Used collation: Latin1_General_100_CI_AI_KS_WS
aa, hashcode: 2053722942
AA, hashcode: 2053722942
äå, hashcode: -266555795
ÄÅ, hashcode: -266555795

Used collation: ----
aa, hashcode: 2053722942
AA, hashcode: 2053722942
äå, hashcode: 2053722942
ÄÅ, hashcode: 2053722942

I know it looks like the hack, but after inspecting decompiled .NET code I'm not sure if there any other option in case the generic functionality is needed. So be sure that you'll not fall into trap using this not fully correct API.
UPDATE:
I've also created the gist with potential implementation of "SQL-like comparer" using CollationInfo. Also there should be paid enough attention where to search for "string pitfalls" in your code base, so if the string comparison, hashcode, equality should be changed to "SQL collation-like" those places are 100% will be broken, so you'll have to find out and inspect all the places that can be broken.
UPDATE #2:
There is better and cleaner way to make GetHashCode() treat CompareOptions. There is the class SortKey that works correctly with CompareOptions and it can be retrieved using

CompareInfo.GetSortKey(yourString, yourCompareOptions).GetHashCode()

Here is the link to .NET source code and implementation.

UPDATE #3:
If you're on .NET Framework 4.7.1+ you should use new GlobalizationExtensions class as proposed by this recent answer.


Take a look at the CollationInfo class. It is located in an assembly called Microsoft.SqlServer.Management.SqlParser.dll although I am not totally sure where to get this.

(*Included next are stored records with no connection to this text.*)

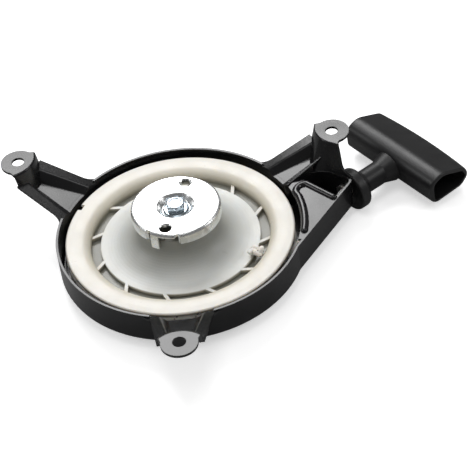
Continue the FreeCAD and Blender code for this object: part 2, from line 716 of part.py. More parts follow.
TAB_LOW = -11.0
for wa in WINDOW_ANGLES:
    # window for the pawl, a driving tab beside it, and a round notch at each end
    plate = plate.cut(sector(25.6, 31.0, wa - 6.4, wa + 19.0, PLATE_SKIRT - 1, -0.9))
    tabp = ring(PLATE_R, PLATE_R - PLATE_T, TAB_LOW, PLATE_SKIRT + 2.0).common(
        sector(25.6, 31.0, wa - 19.4, wa - 6.4, TAB_LOW, PLATE_SKIRT + 2.0))
    plate = plate.fuse(tabp)
    for na in (wa - 20.8, wa + 19.0):
        q = pol(PLATE_R + 0.3, na)
        plate = plate.cut(cyl(1.85, TAB_LOW - 2, 6, q.x, q.y))
    hole = pol(22.0, wa)
    collar = cyl(4.5, -1.2, PLATE_TOP - 0.9, hole.x, hole.y)
    plate = plate.fuse(collar).cut(cyl(3.6, -4, 6, hole.x, hole.y))
    plate = plate.cut(Part.makeCone(3.59, 4.35, 0.8, V(hole.x, hole.y, PLATE_TOP - 0.79), Z))
export("friction_plate", plate)

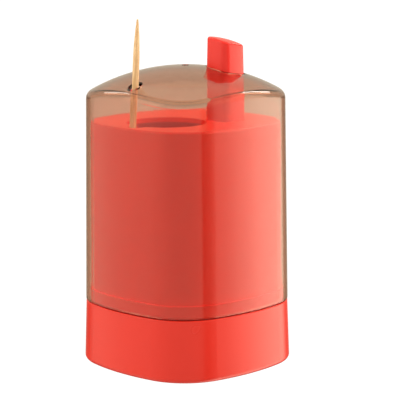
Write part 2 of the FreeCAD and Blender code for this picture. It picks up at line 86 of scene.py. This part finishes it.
def add_node(tree, kind, settings=None, **inputs):
    """Adds a node with its settings, and fills its inputs."""
    node = tree.nodes.new(kind)
    for name, value in (settings or {}).items():
        setattr(node, name, value)
    fill(tree, node, **inputs)
    return node


def new_material(name):
    """Makes a material, and returns it with its node tree and its main shader."""
    material = bpy.data.materials.new(name)
    material.use_nodes = True
    tree = material.node_tree
    return material, tree, tree.nodes["Principled BSDF"]


# %% [markdown]
# ## Camera
# The photograph was taken from a little above, toward one corner of the body, with a long lens that
# keeps upright edges nearly parallel. The camera's place was measured from the corners and heights
# that the picture shows. Its numbers are in a view frame with its origin under the body, x to the
# right and y away from the camera, so that they stay readable, and one function turns them into the
# object's own axes.

# %% Camera place and angles
CAMERA_DISTANCE = 593.9 * MM
CAMERA_HEIGHT = 160.6 * MM
LENS_MM = 158.6
SENSOR_MM = 36
FARTHEST_SEEN = 20
# In radians: how far the camera looks down, aside and tilted, and the view's turn about the body
CAMERA_PITCH = 0.1749
CAMERA_YAW = 0.0079
CAMERA_ROLL = -0.005
OBJECT_TURN = 0.7529


def from_view(x, y, z):
    """Turns a point or direction of the view frame into the object's own axes."""
    c, s = math.cos(OBJECT_TURN), math.sin(OBJECT_TURN)
    return Vector((x * c + y * s, -x * s + y * c, z))


print("the picture's right is toward", [round(v, 3) for v in from_view(1, 0, 0)])

# %% Camera object
def view_axes():
    """The camera's right, up and forward directions, from its pitch, yaw and roll."""
    cp, sp = math.cos(CAMERA_PITCH), math.sin(CAMERA_PITCH)
    cq, sq = math.cos(CAMERA_YAW), math.sin(CAMERA_YAW)
    cr, sr = math.cos(CAMERA_ROLL), math.sin(CAMERA_ROLL)
    right = from_view(cq, -sq, 0)
    forward = from_view(sq * cp, cq * cp, -sp)
    up = from_view(sq * sp, cq * sp, cp)
    return right * cr + up * sr, up * cr - right * sr, forward


def add_camera():
    """Adds the camera and makes it the scene's own."""
    data = bpy.data.cameras.new("camera")
    data.lens = LENS_MM
    data.sensor_width = SENSOR_MM
    data.clip_end = FARTHEST_SEEN
    camera = bpy.data.objects.new("camera", data)
    bpy.context.scene.collection.objects.link(camera)
    right, up, forward = view_axes()
    rotation = Matrix((right, up, -forward)).transposed().to_4x4()
    camera.matrix_world = Matrix.Translation(from_view(0, -CAMERA_DISTANCE, CAMERA_HEIGHT)) @ rotation
    bpy.context.scene.camera = camera
    return camera


camera = add_camera()
print("camera at", [round(v, 3) for v in camera.location])

# %% [markdown]
# ## Surround
# The picture is a product shot on pure white with almost no shadow. Upright gloss walls mirror what
# lies just below the horizon, so that part of the surround decides how they look. White and black
# cards round the object could give it, but a world shader with one brightness for each direction has
# no edges and is quicker to match. It is dim in front, a little brighter to the left, and brightest
# to the right, which gives the salmon right side. A dark gap between front and right gives the purer
# red band beside the near corner, and dark parts behind on both sides give the dark rims.

# %% Brightness of the surround
SURROUND_COLOUR = (1.0, 0.9, 0.72)
SKY_BRIGHTNESS = 0.74
GROUND_PEAK = 3.9
# Heights on a sphere of radius 1 between which the ground's brightness gives way to the sky's
HORIZON = (-0.05, 0.1)
# Degrees from the camera's side, to the right, and the share of the peak that lies in that direction
GROUND_SHARES = (
    (-180, 0.2), (-166, 0.18), (-150, 0.04), (-132, 0.04), (-114, 0.3), (-80, 0.28), (-20, 0.22),
    (34, 0.21), (36, 0.01), (50, 0.04), (62, 0.2), (78, 0.6), (95, 1.0), (114, 1.0), (126, 0.7),
    (136, 0.05), (150, 0.04), (166, 0.18), (180, 0.2),
)


def ground_brightness(tree, toward):
    """The ground's brightness in a direction, read from the angle that it makes round the object."""
    right = add_node(tree, "ShaderNodeVectorMath", {"operation": "DOT_PRODUCT"}, i0=toward,
                     i1=tuple(from_view(1, 0, 0)))
    front = add_node(tree, "ShaderNodeVectorMath", {"operation": "DOT_PRODUCT"}, i0=toward,
                     i1=tuple(from_view(0, -1, 0)))
    turn = add_node(tree, "ShaderNodeMath", {"operation": "ARCTAN2"}, i0=right.outputs["Value"],
                    i1=front.outputs["Value"])
    share = add_node(tree, "ShaderNodeMapRange", Value=turn.outputs["Value"], From_Min=-math.pi,
                     From_Max=math.pi)
    ramp = add_node(tree, "ShaderNodeValToRGB", Fac=share.outputs["Result"])
    stops = ramp.color_ramp.elements
    while len(stops) < len(GROUND_SHARES):
        stops.new(0.5)
    for stop, (degrees, level) in zip(stops, GROUND_SHARES):
        stop.position = (degrees + 180) / 360
        stop.color = (level, level, level, 1)
    ground = add_node(tree, "ShaderNodeMath", {"operation": "MULTIPLY"}, i0=ramp.outputs["Color"],
                      i1=GROUND_PEAK)
    return ground.outputs["Value"]


# %% World with that surround
def add_surround():
    """Adds a world whose sky is even and whose lower half changes with the direction."""
    world = bpy.data.worlds.new("studio")
    world.use_nodes = True
    tree = world.node_tree
    toward = add_node(tree, "ShaderNodeTexCoord").outputs["Generated"]
    height = add_node(tree, "ShaderNodeSeparateXYZ", Vector=toward)
    above = add_node(tree, "ShaderNodeMapRange", {"interpolation_type": "SMOOTHSTEP"},
                     Value=height.outputs["Z"], From_Min=HORIZON[0], From_Max=HORIZON[1])
    level = add_node(tree, "ShaderNodeMix", {"data_type": "FLOAT"}, i0=above.outputs["Result"],
                     i2=ground_brightness(tree, toward), i3=SKY_BRIGHTNESS)
    fill(tree, tree.nodes["Background"], Color=SURROUND_COLOUR + (1,),
         Strength=level.outputs["Result"])
    bpy.context.scene.world = world
    print(world.name, "has", len(GROUND_SHARES), "steps of brightness round the object")


add_surround()

# %% [markdown]
# ## Light panels
# Wide soft panels light the colours themselves, from both sides and from above. They stay out of the
# reflections, because on a clear cover a large bright panel hides what is inside. Two narrow strips
# behind are mirrored, and draw the highlights on the shoulders of the dome. Only the panel above
# casts shadows, as the picture has almost none.

# %% Five panels
WARM_WHITE = (1.0, 0.94, 0.86)
LIGHT_TARGET = Vector((0, 0, 0.055))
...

There is a static list of Collations (names) and a static method GetCollationInfo (by name).

Each CollationInfo has a Comparer. It is not exactly the same as a StringComparer but has similar functionality.

EDIT: Microsoft.SqlServer.Management.SqlParser.dll is a part of the Shared Management Objects (SMO) package. This feature can be downloaded for SQL Server 2008 R2 here:

http://www.microsoft.com/download/en/details.aspx?id=16978#SMO

EDIT: CollationInfo does have a property named EqualityComparer which is an IEqualityComparer<string>.


SQL Server's Server.GetStringComparer may be of some use.